## TO DO
Reproduce only this span: the line containing "for bracket_side, side_word", the line containing "for node in", and every line between them, all exactly as given.

## AVAILABLE DATA
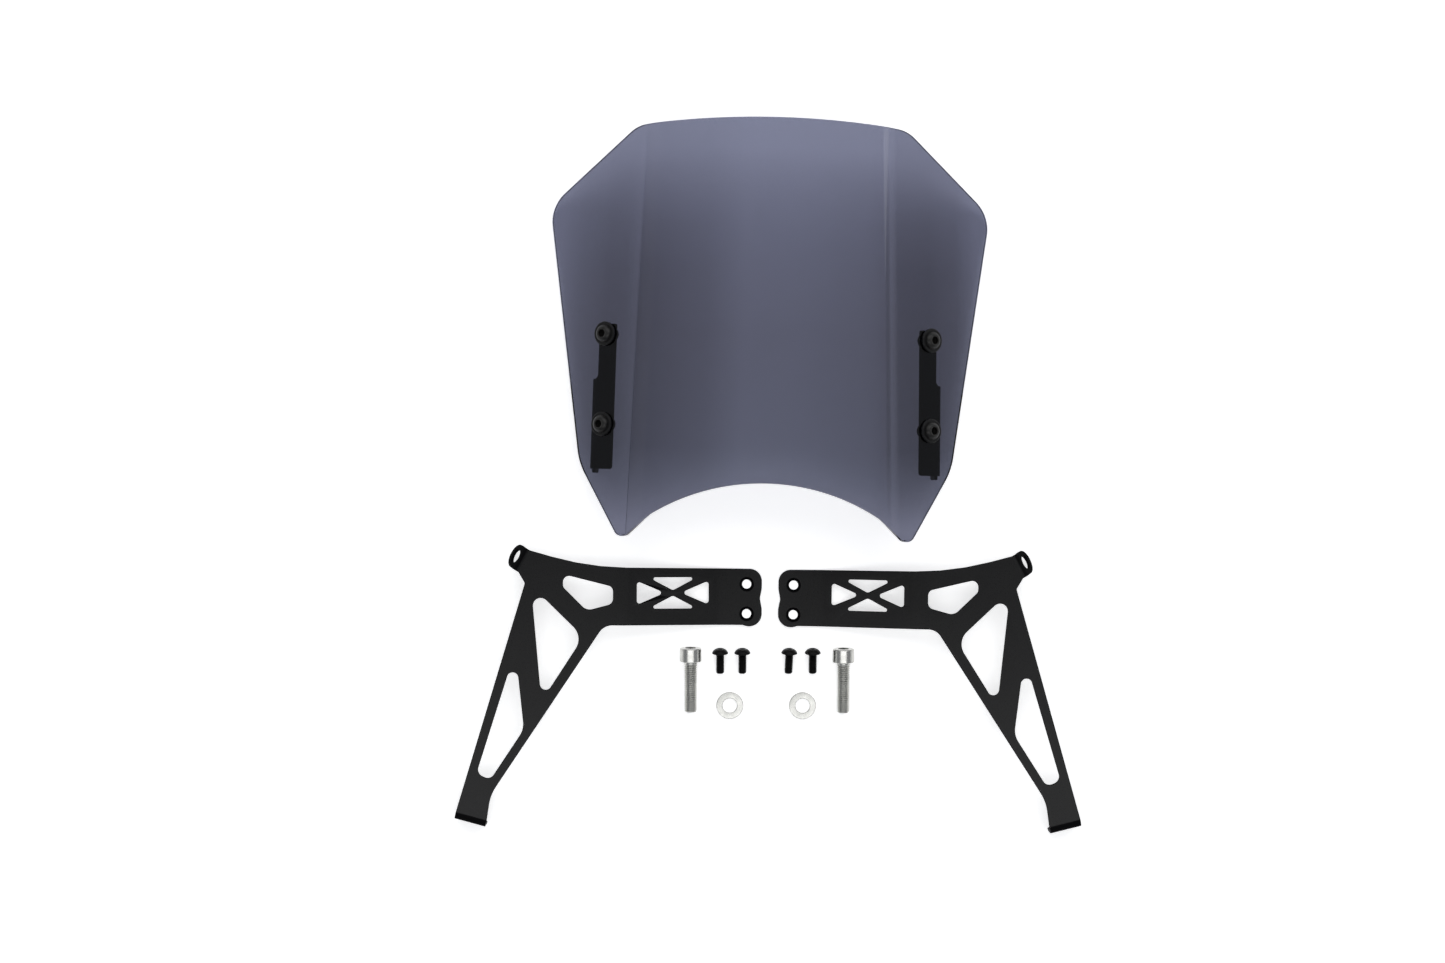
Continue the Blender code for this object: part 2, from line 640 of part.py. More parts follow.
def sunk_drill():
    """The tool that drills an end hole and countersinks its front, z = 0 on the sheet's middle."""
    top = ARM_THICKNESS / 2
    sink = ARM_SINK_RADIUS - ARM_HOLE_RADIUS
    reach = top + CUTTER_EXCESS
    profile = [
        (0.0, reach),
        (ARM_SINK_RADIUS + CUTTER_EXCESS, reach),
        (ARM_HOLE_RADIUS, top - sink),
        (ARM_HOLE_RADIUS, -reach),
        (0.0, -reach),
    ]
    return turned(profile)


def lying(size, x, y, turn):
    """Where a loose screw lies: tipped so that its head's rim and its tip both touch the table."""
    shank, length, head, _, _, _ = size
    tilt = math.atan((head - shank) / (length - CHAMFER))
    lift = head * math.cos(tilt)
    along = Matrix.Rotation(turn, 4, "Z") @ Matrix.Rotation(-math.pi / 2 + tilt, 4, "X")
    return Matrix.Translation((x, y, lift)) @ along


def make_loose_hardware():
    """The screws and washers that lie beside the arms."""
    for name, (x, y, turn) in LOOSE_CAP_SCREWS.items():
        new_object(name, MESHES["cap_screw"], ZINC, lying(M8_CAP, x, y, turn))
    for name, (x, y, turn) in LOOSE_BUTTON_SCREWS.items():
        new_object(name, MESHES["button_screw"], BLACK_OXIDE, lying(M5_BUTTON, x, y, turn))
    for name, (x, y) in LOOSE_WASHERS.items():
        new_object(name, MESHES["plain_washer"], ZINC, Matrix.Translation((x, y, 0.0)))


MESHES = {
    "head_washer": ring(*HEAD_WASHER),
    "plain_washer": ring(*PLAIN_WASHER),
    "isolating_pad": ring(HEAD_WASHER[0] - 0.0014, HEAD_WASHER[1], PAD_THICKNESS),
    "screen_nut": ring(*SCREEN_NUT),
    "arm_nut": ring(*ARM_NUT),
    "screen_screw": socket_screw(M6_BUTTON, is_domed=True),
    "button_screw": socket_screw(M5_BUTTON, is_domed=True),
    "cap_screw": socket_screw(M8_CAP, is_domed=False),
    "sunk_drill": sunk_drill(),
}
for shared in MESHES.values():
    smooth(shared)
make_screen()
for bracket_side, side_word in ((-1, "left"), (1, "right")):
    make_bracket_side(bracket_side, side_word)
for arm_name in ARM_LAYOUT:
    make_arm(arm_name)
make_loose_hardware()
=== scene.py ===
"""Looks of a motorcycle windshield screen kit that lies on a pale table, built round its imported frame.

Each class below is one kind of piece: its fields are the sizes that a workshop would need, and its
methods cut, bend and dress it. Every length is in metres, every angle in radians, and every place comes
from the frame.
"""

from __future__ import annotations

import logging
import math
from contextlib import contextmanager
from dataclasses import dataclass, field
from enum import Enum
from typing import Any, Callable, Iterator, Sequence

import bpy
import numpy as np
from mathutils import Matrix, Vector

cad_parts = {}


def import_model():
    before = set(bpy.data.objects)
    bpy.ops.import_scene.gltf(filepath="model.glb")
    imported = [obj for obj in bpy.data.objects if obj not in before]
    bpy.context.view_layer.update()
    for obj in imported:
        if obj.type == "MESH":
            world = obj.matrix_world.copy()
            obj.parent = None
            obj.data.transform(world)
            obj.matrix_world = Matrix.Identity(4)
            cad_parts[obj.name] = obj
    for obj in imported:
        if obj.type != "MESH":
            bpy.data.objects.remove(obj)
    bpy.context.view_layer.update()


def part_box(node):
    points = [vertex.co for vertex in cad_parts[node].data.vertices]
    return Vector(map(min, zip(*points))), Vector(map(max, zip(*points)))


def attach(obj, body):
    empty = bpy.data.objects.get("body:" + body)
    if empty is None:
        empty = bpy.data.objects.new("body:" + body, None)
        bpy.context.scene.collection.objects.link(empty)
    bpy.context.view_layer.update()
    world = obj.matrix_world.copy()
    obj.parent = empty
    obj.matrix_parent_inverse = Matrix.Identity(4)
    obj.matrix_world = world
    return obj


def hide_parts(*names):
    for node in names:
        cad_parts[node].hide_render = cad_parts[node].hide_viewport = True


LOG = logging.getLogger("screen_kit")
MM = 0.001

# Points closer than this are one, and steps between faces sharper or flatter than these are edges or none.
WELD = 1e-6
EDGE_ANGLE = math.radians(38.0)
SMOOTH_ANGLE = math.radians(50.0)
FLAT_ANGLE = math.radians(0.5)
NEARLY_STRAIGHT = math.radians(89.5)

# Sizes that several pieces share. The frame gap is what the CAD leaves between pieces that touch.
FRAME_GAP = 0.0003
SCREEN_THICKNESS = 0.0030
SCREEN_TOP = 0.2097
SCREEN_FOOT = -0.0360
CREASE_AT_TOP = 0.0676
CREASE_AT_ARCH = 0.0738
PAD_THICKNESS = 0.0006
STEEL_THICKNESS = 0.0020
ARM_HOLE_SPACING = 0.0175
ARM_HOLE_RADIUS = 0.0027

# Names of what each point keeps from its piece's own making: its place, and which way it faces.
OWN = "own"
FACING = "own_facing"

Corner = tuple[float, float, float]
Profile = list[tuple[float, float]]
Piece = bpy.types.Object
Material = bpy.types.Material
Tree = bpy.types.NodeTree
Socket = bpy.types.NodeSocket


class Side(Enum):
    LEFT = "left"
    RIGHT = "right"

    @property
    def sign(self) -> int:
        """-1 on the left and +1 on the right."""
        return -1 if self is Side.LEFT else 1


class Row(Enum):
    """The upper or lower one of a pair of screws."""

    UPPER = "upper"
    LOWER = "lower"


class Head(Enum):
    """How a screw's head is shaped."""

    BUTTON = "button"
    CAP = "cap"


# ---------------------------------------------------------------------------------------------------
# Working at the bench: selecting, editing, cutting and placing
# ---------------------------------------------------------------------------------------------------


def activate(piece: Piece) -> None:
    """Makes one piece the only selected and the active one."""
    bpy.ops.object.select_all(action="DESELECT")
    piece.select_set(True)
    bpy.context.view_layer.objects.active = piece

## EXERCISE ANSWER
for bracket_side, side_word in ((-1, "left"), (1, "right")):
    make_bracket_side(bracket_side, side_word)
for arm_name in ARM_LAYOUT:
    make_arm(arm_name)
make_loose_hardware()
=== scene.py ===
"""Looks of a motorcycle windshield screen kit that lies on a pale table, built round its imported frame.

Each class below is one kind of piece: its fields are the sizes that a workshop would need, and its
methods cut, bend and dress it. Every length is in metres, every angle in radians, and every place comes
from the frame.
"""

from __future__ import annotations

import logging
import math
from contextlib import contextmanager
from dataclasses import dataclass, field
from enum import Enum
from typing import Any, Callable, Iterator, Sequence

import bpy
import numpy as np
from mathutils import Matrix, Vector

cad_parts = {}


def import_model():
    before = set(bpy.data.objects)
    bpy.ops.import_scene.gltf(filepath="model.glb")
    imported = [obj for obj in bpy.data.objects if obj not in before]
    bpy.context.view_layer.update()
    for obj in imported:
        if obj.type == "MESH":
            world = obj.matrix_world.copy()
            obj.parent = None
            obj.data.transform(world)
            obj.matrix_world = Matrix.Identity(4)
            cad_parts[obj.name] = obj
    for obj in imported:
        if obj.type != "MESH":
            bpy.data.objects.remove(obj)
    bpy.context.view_layer.update()


def part_box(node):
    points = [vertex.co for vertex in cad_parts[node].data.vertices]
    return Vector(map(min, zip(*points))), Vector(map(max, zip(*points)))


def attach(obj, body):
    empty = bpy.data.objects.get("body:" + body)
    if empty is None:
        empty = bpy.data.objects.new("body:" + body, None)
        bpy.context.scene.collection.objects.link(empty)
    bpy.context.view_layer.update()
    world = obj.matrix_world.copy()
    obj.parent = empty
    obj.matrix_parent_inverse = Matrix.Identity(4)
    obj.matrix_world = world
    return obj


def hide_parts(*names):
    for node in names:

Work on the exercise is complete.